高3夏に「もう野球やめる」 先発100勝&100セーブ、後の大エースが歩いた“回り道”
前広島監督の佐々岡真司氏は先発で100勝、救援で100セーブの偉業を達成した
赤ヘルの大黒柱が1勝するたびに鯉のぼりが上がった。1991年は17匹も泳いでいた。島根県那賀郡金城町(現・浜田市)。「ウチの家が民宿で隣が鍼灸院。その先生がそこの駐車場に上げてくれていた。鯉のぼりが足りんからみんなから借りたって言っていたね」。先発も抑えもこなした。1シーズン中に先発→抑え→先発のハードな配置転換を経験したこともある。それでも佐々岡真司投手は黙々と投げ続けた。子どもの頃から大好きなカープのために……。

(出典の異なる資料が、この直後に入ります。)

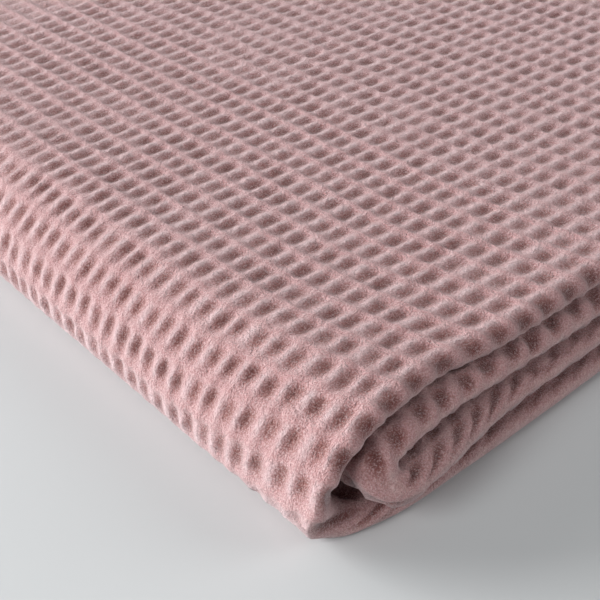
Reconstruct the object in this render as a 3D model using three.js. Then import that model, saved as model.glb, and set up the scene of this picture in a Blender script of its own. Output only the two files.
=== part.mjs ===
// Folded waffle blanket: one cloth, folded back and forth in four layers and then once in half.
// Millimetres, +Z up. The blanket lies flat on z = 0 with its last fold at -X, and the origin is
// at the middle of its underside.
import * as THREE from "three";

// Flat cloth: 1300 mm wide, halved by the last fold, and 1700 mm long, in four layers.
const FOLDED_LENGTH = 650;
const FOLDED_WIDTH = 428;
const LAYER = 4.4;
const AIR = 0.45;
const HALF_LENGTH = FOLDED_LENGTH / 2;
const HALF_WIDTH = FOLDED_WIDTH / 2;
const PITCH = LAYER + AIR;
const LAYER_COUNT = 4;
const LAST_LAYER = LAYER_COUNT - 1;
const HALF_STACK = LAYER_COUNT * PITCH - AIR / 2;
// Layers a and b are the outer pair, c and d the inner one. Counted from 0, this lies between them.
const BETWEEN_PAIRS = 1.5;

// Rounding of the cut edges and of the folds.
const HEM_REACH = 1.2;
const HEM_THINNING = 0.55;
const TURN_STEPS = 8;
const TURN_RADIUS = PITCH / 2;
const TURN_SPLIT = 2;

// Where each layer starts and stops. Setbacks are measured back from the far ends of the stack.
const LAYER_TABLE = [
  { layer: "a", farSetback: 5.0, topSetback: 11.0, bottomSetback: 13.0 },
  { layer: "b", farSetback: 0.0, topSetback: 8.0, bottomSetback: 9.5 },
  { layer: "c", farSetback: 0.0, topSetback: 2.5, bottomSetback: 4.0 },
  { layer: "d", farSetback: 8.0, topSetback: 0.0, bottomSetback: 1.5 },
];

// The last fold, seen from the side. Each row is one face of a pair of layers: its height above
// the middle of the stack, how far it stays back from the fold's front, the height of its
// foremost point, and how long its upper and lower rounding are.
const PAIR_THICKNESS = 2 * LAYER + AIR;
const INNER_INSIDE = AIR / 2;
const INNER_OUTSIDE = INNER_INSIDE + PAIR_THICKNESS;
const OUTER_INSIDE = INNER_OUTSIDE + AIR;
const FOLD_TABLE = [
  { rise: INNER_INSIDE, back: 29, front: HALF_STACK, over: 5, under: 2 },
  { rise: INNER_OUTSIDE, back: 15, front: 18, over: 19.5, under: 12 },
  { rise: OUTER_INSIDE, back: 11.5, front: 16, over: 24, under: 8 },
  { rise: HALF_STACK, back: 0, front: 11, over: 34, under: 12 },
];

// How far the rolled near edges stay back from the foremost one, along the cloth's way from the
// upper free end, round the last fold, to the lower free end. A run's place is a share of its
// length, and a turn's is in degrees. lean is how much further layer b stays back than layer a.
const WAY_TABLE = [
  { part: "upper run", at: 1, outer: 8.0, inner: 5.0, lean: 1.0 },
  { part: "upper run", at: 0.84, outer: 6.6, inner: 3.6, lean: 0.5 },
  { part: "upper run", at: 0.62, outer: 9.6, inner: 5.2, lean: 1.5 },
  { part: "upper run", at: 0.42, outer: 7.2, inner: 4.4, lean: 0.8 },
  { part: "upper run", at: 0.25, outer: 9.0, inner: 6.8, lean: 1.5 },
  { part: "upper run", at: 0.12, outer: 7.8, inner: 5.6, lean: 1.0 },
  { part: "upper run", at: 0.058, outer: 8.2, inner: 6.2, lean: 1.5 },
  { part: "upper run", at: 0.023, outer: 10.4, inner: 6.4, lean: 2.0 },
  { part: "turn", at: 0, outer: 8.6, inner: 4.9, lean: 2.5 },
  { part: "turn", at: 30, outer: 6.8, inner: 4.0, lean: 3.8 },
  { part: "turn", at: 60, outer: 5.4, inner: 2.6, lean: 5.0 },
  { part: "turn", at: 90, outer: 5.6, inner: 1.2, lean: 4.5 },
  { part: "turn", at: 120, outer: 7.4, inner: 0.6, lean: 2.0 },
  { part: "turn", at: 150, outer: 8.0, inner: 0.2, lean: 0.5 },
  { part: "turn", at: 180, outer: 6.0, inner: 0.0, lean: 0.0 },
  { part: "lower run", at: 0.02, outer: 3.2, inner: 0.6, lean: 0.0 },
  { part: "lower run", at: 0.06, outer: 2.4, inner: 2.2, lean: 0.0 },
  { part: "lower run", at: 0.12, outer: 1.8, inner: 3.2, lean: 0.4 },
  { part: "lower run", at: 0.28, outer: 3.6, inner: 4.4, lean: 0.0 },
  { part: "lower run", at: 0.5, outer: 2.2, inner: 2.4, lean: 0.6 },
  { part: "lower run", at: 0.78, outer: 4.6, inner: 5.2, lean: 0.0 },
  { part: "lower run", at: 1, outer: 3.0, inner: 4.0, lean: 0.5 },
];

// Soft rises and dips of the whole stack, as shares of its height. They fade out at z = 0.
const UNEVEN_TABLE = [
  { x: -250, y: 40, spread: 120, share: 0.02 },
  { x: -60, y: -110, spread: 100, share: -0.03 },
  { x: 120, y: 80, spread: 130, share: 0.025 },
  { x: 300, y: -60, spread: 110, share: -0.035 },
];
const RUN_SPLITS = [0, 0.2, 0.4, 0.6, 0.8, 1];

const lerp = THREE.MathUtils.lerp;

// One station for each step along the cloth's way. thin narrows the layer at its cut ends.
function wayStations() {
  const stations = [];
  const hemShare = HEM_REACH / FOLDED_LENGTH;
  WAY_TABLE.forEach((row, i) => {
    const next = WAY_TABLE[i + 1];
    const isEnd = row.part !== "turn" && row.at === 1;
    const inTurn = row.part === "turn" && next.part === "turn";
    const steps = inTurn ? TURN_SPLIT : 1;
    for (let step = 0; step < steps; step += 1) {
      const share = step / steps;
      const at = inTurn ? lerp(row.at, next.at, share) : row.at;
      const outer = inTurn ? lerp(row.outer, next.outer, share) : row.outer;
      const inner = inTurn ? lerp(row.inner, next.inner, share) : row.inner;
      const lean = inTurn ? lerp(row.lean, next.lean, share) : row.lean;
      stations.push({ part: row.part, at, outer, inner, lean, thin: isEnd ? HEM_THINNING : 1 });
    }
  });
  const first = stations[0];
  const last = stations[stations.length - 1];
  stations.splice(1, 0, { ...first, at: 1 - hemShare, thin: 1 });
  stations.splice(stations.length - 1, 0, { ...last, at: 1 - hemShare, thin: 1 });
  return stations;
}

// The middle line of the back-and-forth section, from the far edge of layer a to that of layer d.
// y runs across the stack, rise is the height above its middle, and layer counts 0 for a to 3
// for d, with fractions in the turns. (ny, nr) points to the line's left.
function middleLine() {
  const nearCentre = -HALF_WIDTH + TURN_RADIUS + LAYER / 2;
  const farCentre = HALF_WIDTH - TURN_RADIUS - LAYER / 2;
  const line = [];
  for (let layer = 0; layer <= LAST_LAYER; layer += 1) {
    const rise = HALF_STACK - LAYER / 2 - layer * PITCH;
    const goesNear = layer % 2 === 0;
    const isFree = layer === 0 || layer === LAST_LAYER;
    const farStop = isFree ? HALF_WIDTH - HEM_REACH : farCentre;
    const [from, to] = goesNear ? [farStop, nearCentre] : [nearCentre, farStop];
    const nr = goesNear ? -1 : 1;
    for (const split of RUN_SPLITS) {
      line.push({ y: lerp(from, to, split), rise, layer, ny: 0, nr });
    }
    if (layer === LAST_LAYER) {
      continue;
    }
    const side = goesNear ? -1 : 1;
    const centreY = goesNear ? nearCentre : farCentre;
    for (let step = 1; step < TURN_STEPS; step += 1) {
      const angle = (Math.PI * step) / TURN_STEPS;
      line.push({
        y: centreY + side * TURN_RADIUS * Math.sin(angle),
        rise: rise - TURN_RADIUS + TURN_RADIUS * Math.cos(angle),
        layer: layer + step / TURN_STEPS,
        ny: Math.sin(angle),
        nr: side * Math.cos(angle),
      });
    }
  }
  return line;
}

// The closed outline of the section: out along one face, round the hem, back along the other.
function sectionOutline(line, thin) {
  const half = (LAYER / 2) * thin;
  const offset = (point, side) => ({
    y: point.y + side * half * point.ny,
    rise: point.rise + side * half * point.nr,
    layer: point.layer,
  });
  const hem = (point, side) => ({
    y: point.y + HEM_REACH,
    rise: point.rise + side * half * HEM_THINNING * point.nr,
    layer: point.layer,
  });
  const start = line[0];
  const end = line[line.length - 1];
  const left = [hem(start, 1), ...line.map((point) => offset(point, 1)), hem(end, 1)];
  const right = [hem(start, -1), ...line.map((point) => offset(point, -1)), hem(end, -1)];
  return { left, right };
}

function foldShape(rise) {
  const last = FOLD_TABLE.length - 1;
  const next = Math.max(1, FOLD_TABLE.findIndex((row) => row.rise >= rise));
  const upper = FOLD_TABLE[rise >= FOLD_TABLE[last].rise ? last : next];
  const lower = FOLD_TABLE[FOLD_TABLE.indexOf(upper) - 1];
  const share = THREE.MathUtils.clamp((rise - lower.rise) / (upper.rise - lower.rise), 0, 1);
  return {
    back: lerp(lower.back, upper.back, share),
    front: lerp(lower.front, upper.front, share),
    over: lerp(lower.over, upper.over, share),
    under: lerp(lower.under, upper.under, share),
  };
}

function layerValue(column, layer) {
  const low = Math.min(Math.floor(layer), LAYER_TABLE.length - 2);
  return lerp(LAYER_TABLE[low][column], LAYER_TABLE[low + 1][column], layer - low);
}

function unevenness(x, y) {
  return UNEVEN_TABLE.reduce((sum, row) => {
    const distance = Math.hypot(x - row.x, y - row.y) / row.spread;
    return sum + row.share * Math.exp(-distance * distance);
  }, 1);
}

// Places one point of the section on the cloth's way round the last fold.
function placed(point, station) {
  const fold = foldShape(point.rise);
  const foldFront = -HALF_LENGTH + fold.back;
  let x;
  let z;
  if (station.part === "turn") {
    const angle = THREE.MathUtils.degToRad(station.at);
    const isUpper = station.at <= 90;
    const reach = isUpper ? fold.over : fold.under;
    const level = isUpper ? HALF_STACK + point.rise : HALF_STACK - point.rise;
    x = foldFront + reach - reach * Math.sin(angle);
    z = fold.front + Math.abs(level - fold.front) * Math.cos(angle);
  } else {
    const isUpper = station.part === "upper run";
    const setback = layerValue(isUpper ? "topSetback" : "bottomSetback", point.layer);
    const runStart = foldFront + (isUpper ? fold.over : fold.under);
    x = lerp(runStart, HALF_LENGTH - setback, station.at);
    z = isUpper ? HALF_STACK + point.rise : HALF_STACK - point.rise;
  }
  const nearShare = (HALF_WIDTH - point.y) / FOLDED_WIDTH;
  const isOuterPair = point.layer < BETWEEN_PAIRS;
  const depth = (HALF_STACK - point.rise) / PAIR_THICKNESS;
  const nearSetback = isOuterPair ? station.outer + station.lean * depth : station.inner;
  const farSetback = layerValue("farSetback", Math.round(point.layer));
  const y = point.y + nearSetback * nearShare - farSetback * (1 - nearShare);
  return new THREE.Vector3(x, y, z * unevenness(x, y));
}

// Skins the sections one after the other and closes the two cut ends.
function sweptCloth() {
  const line = middleLine();
  const stations = wayStations();
  const positions = [];
  let sides = 0;
  for (const station of stations) {
    const { left, right } = sectionOutline(line, station.thin);
    const outline = [...left, ...right.reverse()];
    sides = outline.length;
    for (const point of outline) {
      positions.push(...placed(point, station).toArray());
    }
  }
  const indices = [];
  const corner = (ring, side) => ring * sides + (side % sides);
  for (let ring = 0; ring < stations.length - 1; ring += 1) {
    for (let side = 0; side < sides; side += 1) {
      const a = corner(ring, side);
      const b = corner(ring, side + 1);
      const c = corner(ring + 1, side + 1);
      const d = corner(ring + 1, side);
      indices.push(a, b, c, a, c, d);
    }
  }
  const lastRing = stations.length - 1;
  for (let k = 0; k < sides / 2 - 1; k += 1) {
    const opposite = sides - 1 - k;
    indices.push(k, opposite, k + 1, k + 1, opposite, opposite - 1);
    const [a, b] = [corner(lastRing, k), corner(lastRing, k + 1)];
    const [c, d] = [corner(lastRing, opposite - 1), corner(lastRing, opposite)];
    indices.push(a, b, d, b, c, d);
  }
  const geometry = new THREE.BufferGeometry();
  geometry.setAttribute("position", new THREE.Float32BufferAttribute(positions, 3));
  geometry.setIndex(indices);
  geometry.computeVertexNormals();
  return geometry;
}

// Brushed cotton in dusty rose.
function brushedCotton() {
  return new THREE.MeshStandardMaterial({ color: 0xc4a0a2, roughness: 0.95, metalness: 0 });
}

const blanket = new THREE.Group();
const cloth = new THREE.Mesh(sweptCloth(), brushedCotton());
cloth.name = "blanket_cloth";
blanket.add(cloth);

export default blanket;
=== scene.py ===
"""Folded waffle blanket: one brushed cotton cloth, folded back and forth in four layers and then
once in half, with its last fold at -X. Lengths are millimetres, unless a comment says metres."""

import math

import bpy
import numpy as np
from mathutils import Matrix, Vector


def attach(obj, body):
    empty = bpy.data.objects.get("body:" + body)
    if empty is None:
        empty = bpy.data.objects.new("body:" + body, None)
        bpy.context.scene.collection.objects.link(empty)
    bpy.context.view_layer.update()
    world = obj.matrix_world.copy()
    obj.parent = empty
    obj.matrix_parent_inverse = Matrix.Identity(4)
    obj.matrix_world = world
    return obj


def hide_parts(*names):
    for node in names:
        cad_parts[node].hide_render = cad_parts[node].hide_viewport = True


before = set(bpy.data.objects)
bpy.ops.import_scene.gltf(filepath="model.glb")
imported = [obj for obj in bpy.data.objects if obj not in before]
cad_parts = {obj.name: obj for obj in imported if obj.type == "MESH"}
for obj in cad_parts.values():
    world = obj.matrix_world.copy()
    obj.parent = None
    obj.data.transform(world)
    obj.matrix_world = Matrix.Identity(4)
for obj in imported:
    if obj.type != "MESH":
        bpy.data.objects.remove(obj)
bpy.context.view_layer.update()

MILLIMETRE = 0.001

# The folded stack, as the solid has it. Layers a and b are the outer pair, c and d the inner one.
# Counted from 0, BETWEEN_PAIRS lies between them.
FOLDED_LENGTH = 650.0
FOLDED_WIDTH = 428.0
LAYER = 4.4
AIR = 0.45
LAYER_COUNT = 4
BETWEEN_PAIRS = 1.5
HALF_LENGTH = FOLDED_LENGTH / 2
HALF_WIDTH = FOLDED_WIDTH / 2
PITCH = LAYER + AIR
HALF_STACK = LAYER_COUNT * PITCH - AIR / 2
PAIR_THICKNESS = 2 * LAYER + AIR
INNER_INSIDE = AIR / 2
INNER_OUTSIDE = INNER_INSIDE + PAIR_THICKNESS
OUTER_INSIDE = INNER_OUTSIDE + AIR
ROLL_RADIUS = PITCH / 2
NEAR_CENTRE = -HALF_WIDTH + ROLL_RADIUS + LAYER / 2
FAR_CENTRE = -NEAR_CENTRE

# layer, far setback, upper end's setback, lower end's setback
LAYER_TABLE = [
    (0, 5.0, 11.0, 13.0),
    (1, 0.0, 8.0, 9.5),
    (2, 0.0, 2.5, 4.0),
    (3, 8.0, 0.0, 1.5),
]
LAYERS, FAR_SETBACKS, UPPER_SETBACKS, LOWER_SETBACKS = np.array(LAYER_TABLE).T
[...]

現役時代に頼れるエース、頼れるストッパーとして活躍した前広島監督の佐々岡氏は、2006年5月4日のヤクルト戦(神宮)で先発100勝目をマークした。「その前の(先発)試合(4月28日の横浜戦、横浜)で勝っている状況でリリーフした(高橋)建が打たれて、僕の勝ちがなくなった。建がすみません、消してしまってって言っていた。すぐ次の試合で先発100勝できて、建がほっとしていたのを覚えているね」とサラリと話したが、この白星で江夏豊氏以来、2人目の先発100勝&100セーブの偉業を達成した。

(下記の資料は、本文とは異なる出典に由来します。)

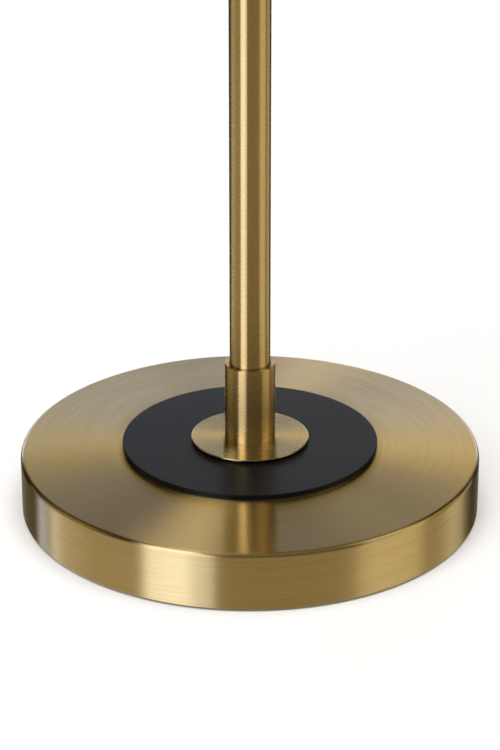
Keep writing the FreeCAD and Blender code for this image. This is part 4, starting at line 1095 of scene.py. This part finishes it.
# Panels of studio light: azimuth from the camera's side, to the right, and elevation, all in degrees, then the
# softness of both edges, the strength and the tint.
PANELS = (
    ((-57, -31), (-90, -26), (3, 3), 0.85, (0.93, 1.0, 1.08)),       # tall strip at the front left
    ((-51, -17), (-26, -14), (3, 3), 0.85, (0.93, 1.0, 1.08)),
    ((-51, -17), (-14, 16), (3, 3), 1.5, (0.93, 1.0, 1.08)),        # brighter and wider above
    ((-108, -84), (-25, 8), (4, 4), 0.07, (1.0, 0.9, 0.7)),
    ((-20, 54), (24, 66), (6, 5), 0.1, (1.05, 1.0, 0.8)),            # plain ceiling at the front
    ((118.5, 121.5), (-70, -22), (0.8, 3), 0.3, (1.0, 1.0, 1.0)),
    ((126.5, 130), (-70, -22), (0.8, 3), 0.35, (1.0, 1.0, 1.1)),
    ((-160, -136), (-70, -20), (2, 4), 0.1, (1.0, 0.85, 0.5)),
    ((60, 92), (-24, 8), (3, 4), 0.12, (1.0, 0.92, 0.7)),
    ((-128, 134), (-17, 6), (2, 6), 0.19, (1.0, 0.83, 0.45)),        # far wall of the room
    ((-58, -28), (28, 50), (5, 4), 2.9, (0.97, 1.0, 1.0)),           # its upper part
    ((-60, -20), (50, 66), (5, 4), 0.9, (1.05, 1.0, 0.7)),
    ((-117, -57), (-90, 8), (2, 5), 0.10, (1.0, 0.95, 0.75)),
    ((-117.5, -113), (-70, -25), (0.8, 3), 1.4, (0.93, 1.0, 1.05)),
    ((-132.5, -126.5), (-70, -25), (0.6, 3), 1.5, (0.8, 1.0, 1.6)),
    ((-120, -82), (16, 46), (5, 5), 0.18, (1.2, 1.0, 0.3)),
    ((54, 92), (-90, 8), (2, 5), 0.30, (1.0, 0.92, 0.7)),            # dimmer strip at the right
    ((62, 100), (28, 50), (6, 5), 0.9, (1.1, 1.0, 0.7)),
    ((80, 120), (8, 28), (5, 5), 0.4, (1.2, 1.0, 0.3)),
    ((60, 150), (50, 66), (8, 5), 0.26, (1.1, 1.0, 0.5)),
    ((112, 132), (-90, 8), (1.5, 5), 0.22, (0.95, 1.0, 0.9)),
    ((155, 181), (-60, 6), (5, 4), 0.22, (1.0, 1.0, 0.9)),           # pale backdrop low behind the lamp
    ((-181, -155), (-60, 6), (5, 4), 0.22, (1.0, 1.0, 0.9)),
    ((150, 181), (6, 17), (5, 4), 1.5, (0.84, 1.0, 1.5)),
    ((-181, -150), (6, 17), (5, 4), 1.65, (0.84, 1.0, 1.4)),
    ((156, 181), (17, 29), (5, 4), 0.58, (1.08, 0.92, 0.5)),
    ((-181, -160), (17, 29), (5, 4), 0.32, (1.08, 0.92, 0.48)),
    ((-174, -159), (50, 66), (3, 4), 1.9, (1.2, 1.0, 0.5)),       # bounce high behind the left side
    ((-181, 181), (66, 90), (5, 5), 0.17, (1.2, 1.0, 0.55)),
)
# Light that comes from everywhere: a faint glow, and the room round the front and sides below the horizon.
GLOW = 0.015
ROOM = 0.29
ROOM_TINT = (1.0, 0.82, 0.44)
ROOM_EDGES = (-128, 134)
ROOM_TOP = -17
BACKGROUND = (1.0, 1.0, 1.0)
# Soft lights: name, how far each leans from straight down, its share of the fill, and its spread in degrees.
SOFT_LIGHTS = (("overhead", (0.12, 0.1, 0.0), 0.75, 50), ("side", (0.6, -0.5, 0.0), 0.25, 70))
SKY_TINT = (0.97, 0.965, 1.0)


def make_world():
    """Dim warm room with soft panels, shown to reflections; the camera sees a plain pale background."""
    world = bpy.data.worlds.new("studio")
    bpy.context.scene.world = world
    world.use_nodes = True
    tree = world.node_tree
    tree.nodes.clear()
    way = add(tree, "ShaderNodeSeparateXYZ", {0: add(tree, "ShaderNodeTexCoord").outputs["Generated"]})
    toward_camera = calc(tree, "MULTIPLY", way.outputs[1], -1.0)
    azimuth = calc(tree, "DEGREES", calc(tree, "ARCTAN2", way.outputs[0], toward_camera))
    elevation = calc(tree, "DEGREES", calc(tree, "ARCSINE", way.outputs[2]))
    light = add(tree, "ShaderNodeVectorMath", {0: tuple(c * GLOW for c in ROOM_TINT)}, operation="ADD").outputs[0]
    room = (ROOM_EDGES, (-90, ROOM_TOP), (2, 6), ROOM, ROOM_TINT)
    for (left, right), (bottom, top), (side_soft, end_soft), strength, tint in (room, *PANELS):
        masks = [span(tree, azimuth, left - side_soft, left + side_soft),
                 span(tree, azimuth, right + side_soft, right - side_soft),
                 span(tree, elevation, bottom - end_soft, bottom + end_soft),
                 span(tree, elevation, top + end_soft, top - end_soft)]
        if left <= -180:
            masks.pop(0)
        if right >= 180:
            masks.pop(-3)
        amount = masks[0]
        for mask in masks[1:]:
            amount = calc(tree, "MULTIPLY", amount, mask)
        panel = add(tree, "ShaderNodeVectorMath", {0: tuple(c * strength for c in tint), "Scale": amount},
                    operation="SCALE").outputs[0]
        light = add(tree, "ShaderNodeVectorMath", {0: light, 1: panel}, operation="ADD").outputs[0]
    seen = add(tree, "ShaderNodeLightPath").outputs["Is Camera Ray"]
    lit = add(tree, "ShaderNodeBackground", {"Color": light, "Strength": 1.0})
    plain = add(tree, "ShaderNodeBackground", {"Color": (*BACKGROUND, 1.0), "Strength": 1.0})
    mix = add(tree, "ShaderNodeMixShader", {0: seen, 1: lit.outputs[0], 2: plain.outputs[0]})
    out = add(tree, "ShaderNodeOutputWorld", {"Surface": mix.outputs[0]})
    out.is_active_output = True


def make_lights():
    """Broad soft light from above, left out of reflections."""
    stage = bpy.context.scene.lamp_stage
    for name, tilt, strength, spread in SOFT_LIGHTS:
        data = bpy.data.lights.new(name, "SUN")
        data.energy = stage.fill * strength
        data.angle = math.radians(spread)
        data.color = SKY_TINT
        light = new_object(name, data)
        light.rotation_euler = tilt
        light.location = (0, 0, 3)
        light.visible_glossy = False


# ---- operators ----------------------------------------------------------------------------------
class LAMP_OT_stage(bpy.types.Operator):
    """Make the camera, the floor and the studio light"""
    bl_idname = "lamp.stage"
    bl_label = "Stage"

    def execute(self, context):
        make_camera()
        make_floor()
        make_world()
        make_lights()
        return {"FINISHED"}


class LAMP_OT_base(bpy.types.Operator):
    """Make the spun base shell and its felt pad"""
    bl_idname = "lamp.base"
    bl_label = "Base"

    def execute(self, context):
        make_base()
        make_pad()
        return {"FINISHED"}


class LAMP_OT_discs(bpy.types.Operator):
    """Make the black disc and the turned flange"""
    bl_idname = "lamp.discs"
    bl_label = "Discs"

    def execute(self, context):
        make_disc()
        make_flange()
        return {"FINISHED"}


class LAMP_OT_pole(bpy.types.Operator):
    """Make both tubes of the pole"""
    bl_idname = "lamp.pole"
    bl_label = "Pole"

    def execute(self, context):
        make_pole()
        return {"FINISHED"}


class LAMP_OT_collars(bpy.types.Operator):
    """Make the collars at the pole's foot and at the swivel"""
    bl_idname = "lamp.collars"
    bl_label = "Collars"

    def execute(self, context):
        make_collars()
        return {"FINISHED"}


class LAMP_OT_inlet(bpy.types.Operator):
    """Make the mains inlet bushing"""
    bl_idname = "lamp.inlet"
    bl_label = "Inlet"

    def execute(self, context):
        make_inlet()
        return {"FINISHED"}


class LAMP_OT_arm(bpy.types.Operator):
    """Make the arched arm"""
    bl_idname = "lamp.arm"
    bl_label = "Arm"

    def execute(self, context):
        make_arm()
        return {"FINISHED"}


class LAMP_OT_knuckle(bpy.types.Operator):
    """Make the tilt knuckle and its knob"""
    bl_idname = "lamp.knuckle"
    bl_label = "Knuckle"

    def execute(self, context):
        make_knuckle()
        make_tilt_knob()
        return {"FINISHED"}


class LAMP_OT_cup(bpy.types.Operator):
    """Make the lampholder cup and its switch"""
    bl_idname = "lamp.cup"
    bl_label = "Cup"

    def execute(self, context):
        make_cup()
        make_switch()
        return {"FINISHED"}


class LAMP_OT_shade(bpy.types.Operator):
    """Make the dome shade and its ring"""
    bl_idname = "lamp.shade"
    bl_label = "Shade"

    def execute(self, context):
        make_shade()
        make_shade_ring()
        return {"FINISHED"}


class LAMP_OT_bulb(bpy.types.Operator):
    """Make the bulb and the lampholder that it screws into"""
    bl_idname = "lamp.bulb"
    bl_label = "Bulb"

    def execute(self, context):
        make_bulb()
        make_lampholder()
        return {"FINISHED"}


class LAMP_OT_fittings(bpy.types.Operator):
    """Finish the fittings that keep their CAD shape"""
    bl_idname = "lamp.fittings"
    bl_label = "Fittings"

    def execute(self, context):
        make_inner_parts()
        return {"FINISHED"}


OPERATORS = [
    LAMP_OT_stage, LAMP_OT_base, LAMP_OT_discs, LAMP_OT_pole, LAMP_OT_collars, LAMP_OT_inlet, LAMP_OT_arm,
    LAMP_OT_knuckle, LAMP_OT_cup, LAMP_OT_shade, LAMP_OT_bulb, LAMP_OT_fittings,
]


class LAMP_PT_finishes(bpy.types.Panel):
    """Lists the lamp's operators and settings"""
    bl_label = "Arc floor lamp"
    bl_space_type = "VIEW_3D"
    bl_region_type = "UI"
    bl_category = "Lamp"

    def draw(self, context):
        for made in OPERATORS:
            self.layout.operator(made.bl_idname)
        for group in (context.scene.lamp_sizes, context.scene.lamp_colours, context.scene.lamp_stage):
            box = self.layout.box()
            for name in group.__annotations__:
                box.prop(group, name)


CLASSES = [LampSizes, LampColours, StageSettings, *OPERATORS, LAMP_PT_finishes]


def register():
    for made in CLASSES:
        bpy.utils.register_class(made)
    bpy.types.Scene.lamp_sizes = PointerProperty(type=LampSizes)
    bpy.types.Scene.lamp_colours = PointerProperty(type=LampColours)
    bpy.types.Scene.lamp_stage = PointerProperty(type=StageSettings)


def unregister():
    del bpy.types.Scene.lamp_stage
    del bpy.types.Scene.lamp_colours
    del bpy.types.Scene.lamp_sizes
    for made in reversed(CLASSES):
        bpy.utils.unregister_class(made)


def main():
    register()
    bpy.context.scene.view_settings.view_transform = "Standard"
    for made in OPERATORS:
        getattr(bpy.ops.lamp, made.bl_idname.split(".")[1])()


if __name__ == "__main__":
    main()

100勝100セーブも大変な記録だが、その上を行くものだ。スーパー投手でなければたどりつけない領域といってもいいだろう。体が頑丈でなければ、先発、抑えの両方をそこまでこなすことは無理。しかも佐々岡氏の場合は、その2つの仕事を交互にやったこともあった。現在では考えられないこと。それでいて、プロに入って肩、肘の大きな故障で長期離脱したことは一度もなかったのだから恐れ入る。「まずは丈夫な体に産んでくれた母親に感謝ですね」と話した。
そんな佐々岡氏のここまでの野球人生は決して順風満帆だったわけではない。高校は浜田商。「2年秋の(島根)県大会準決勝で大田に延長15回0-1で負けた。それに勝っていたら、中国大会とか、もしかしたら、選抜の道もあったけど……」。エース・佐々岡はひとりで15回を投げきったが、勝てなかった。さらに、もう一度、鍛え直すつもりだった大事な冬の練習もまともにできなかった。学校の体育の授業で右足を負傷したからだ。